GTA and Rating of Video Games
Gamer writes "There is an interesting debate on Grand Theft Auto and rating of computer games going on. It started with Lawmeme's Paul Szynol wants 'distribution control so that minors don't get access to inappropriate material'.
Greplaw's Mikael Pawlo has a reply saying 'Computer games are art and should be dealt with accordingly, without any references to the prohibition tactics of the 1980:ies.'
Would the world not be a better place without the violence in GTA? I don't understand Pawlo's art argument, although I love gaming. I agree with Paul Szynol. Kids should not get violent games." I really don't have a problem with regulating violent games- its when the government tries to outlaw them that I have a problem.
This is all overgeneralising, us Europeans (i'm in the UK btw) play FPS games as well as the US, but the reason there are no high school shootings here is because you can't get guns.
I am 15, and play voilent and nonviolent games, yet I do not end up fighting with people. To be influenced by a game you have to be stupid (or at least highly impressionable), and if you can't distinguish real life from a virtual creation then you need help rather than censorship for all people under 18.
Children are not able to fully understand and cope, on their own, with the violence evidences in such games.
Assuming that is a true statement, define children. How old does a child have to be before they can cope? Do we suddenly get granted this magical ability at 18?
Children growing up in an environment where such media violence is taken for granted often take real violence for granted in their life.
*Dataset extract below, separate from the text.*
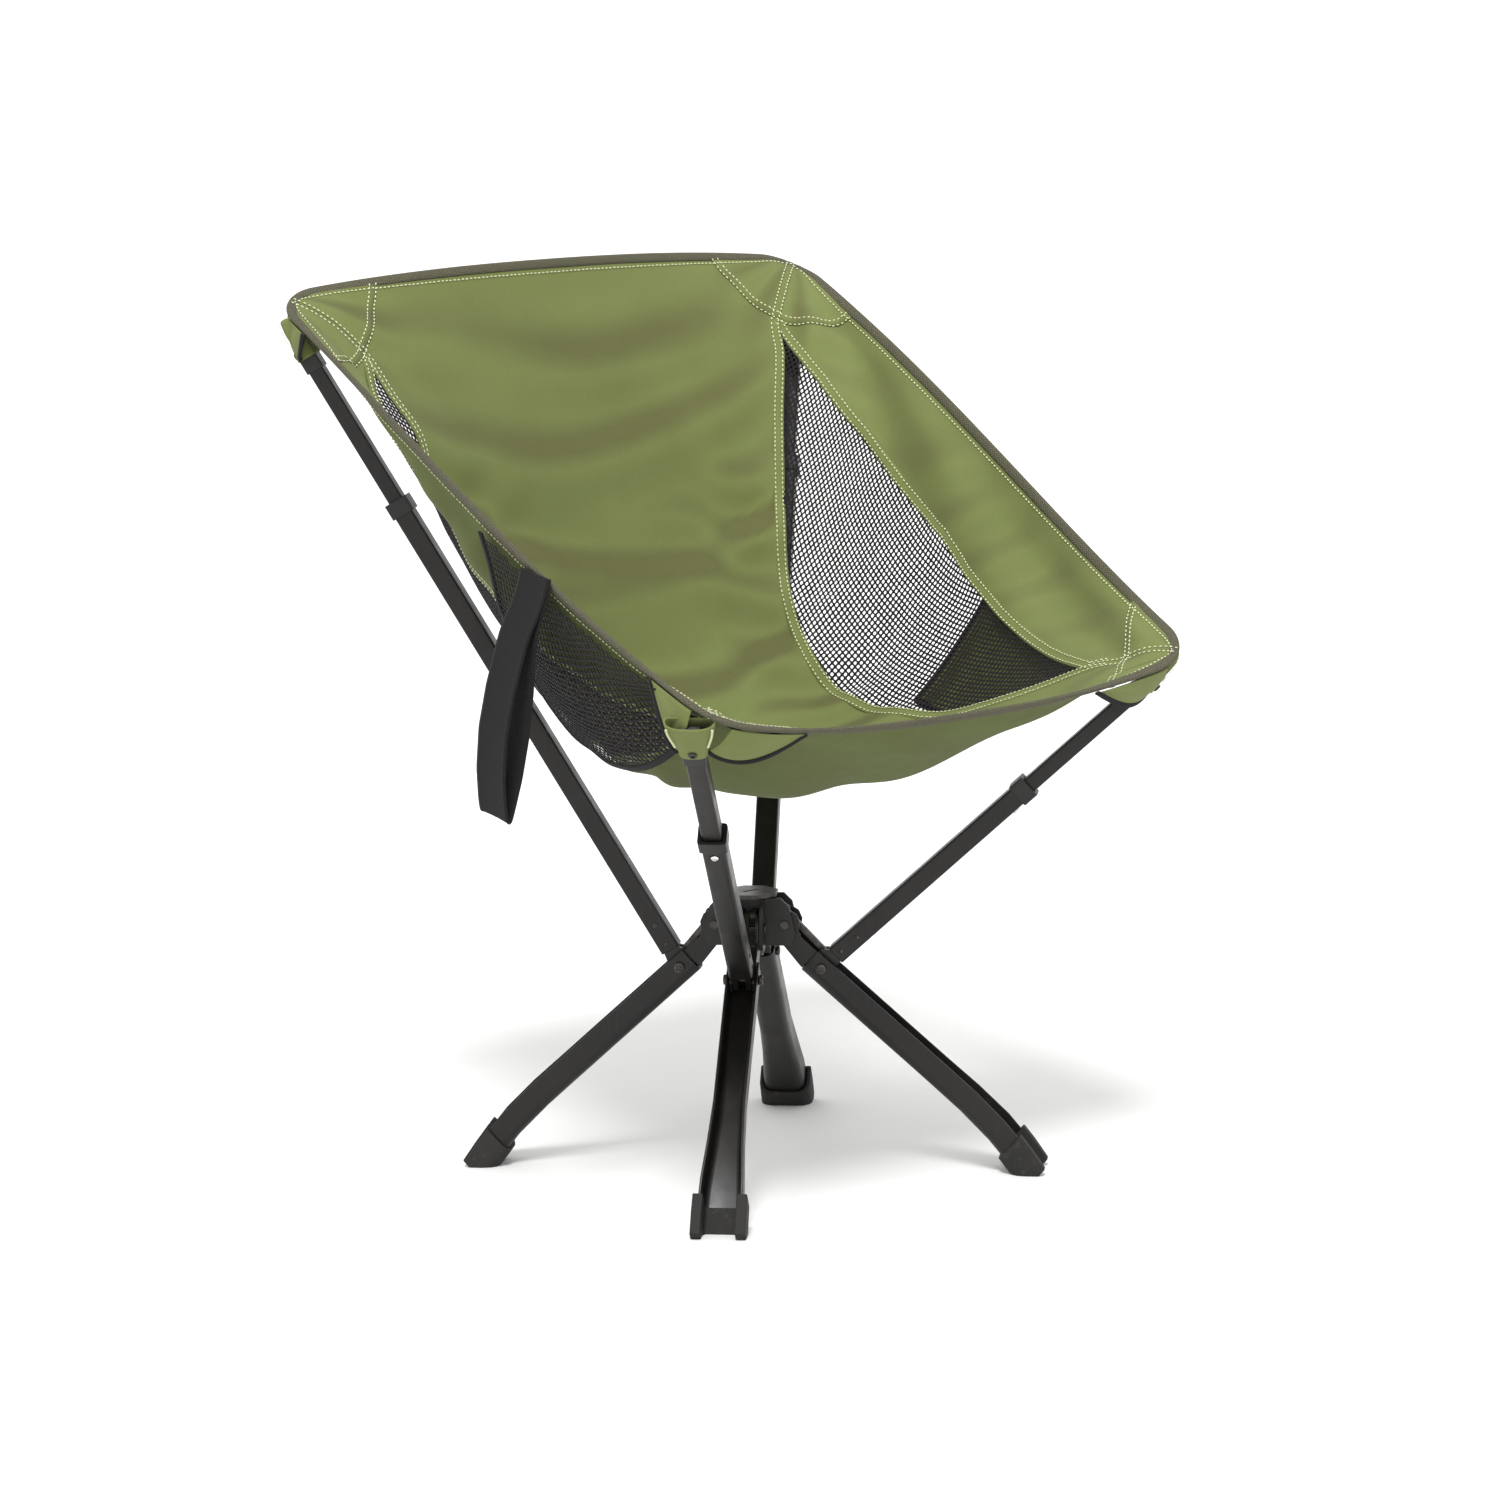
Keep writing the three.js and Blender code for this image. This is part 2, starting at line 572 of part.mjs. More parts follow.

Really? Could you show me the scientifically valid survey that prooves this? Because everything I've read has show that the research on the subject is, at best, inconclusive.
The big problem I have with ratings systems and regulation of games, etc, is that it doesn't take into account the fact that children mature at different rates. This is less of an issue with video games because, regardless of rating, the parent can always buy the video game for their child. That's what's important here is the parents right to choose what's okay for their child to see.
I remember parents who wouldn't let their kids listen to Madonna thinking it would corrupt them. That's ridiculous in my opinion, but I fully support that parent's right to make that choice for their kids. As long as video game ratings remain a voluntary advisory system they are all okay in my book.
What I've loathed for a very long time is the movie ratings system. When I was 15, I was mature enough to deal with anything I've ever seen in an R rated movie but I still couldn't go see them in the theater unless my mom really wanted to come sit through it (which did happen on occasion thankfully). She couldn't write me a note of approval, or even just show up to buy me the tickets, she had to sit through the whole damn movie. If she had no desire to see it, I had to wait for video or HBO. The greatest irony was that the strict enforcement in the theaters did nothing to stop me from seeing the movies, it just delayed it.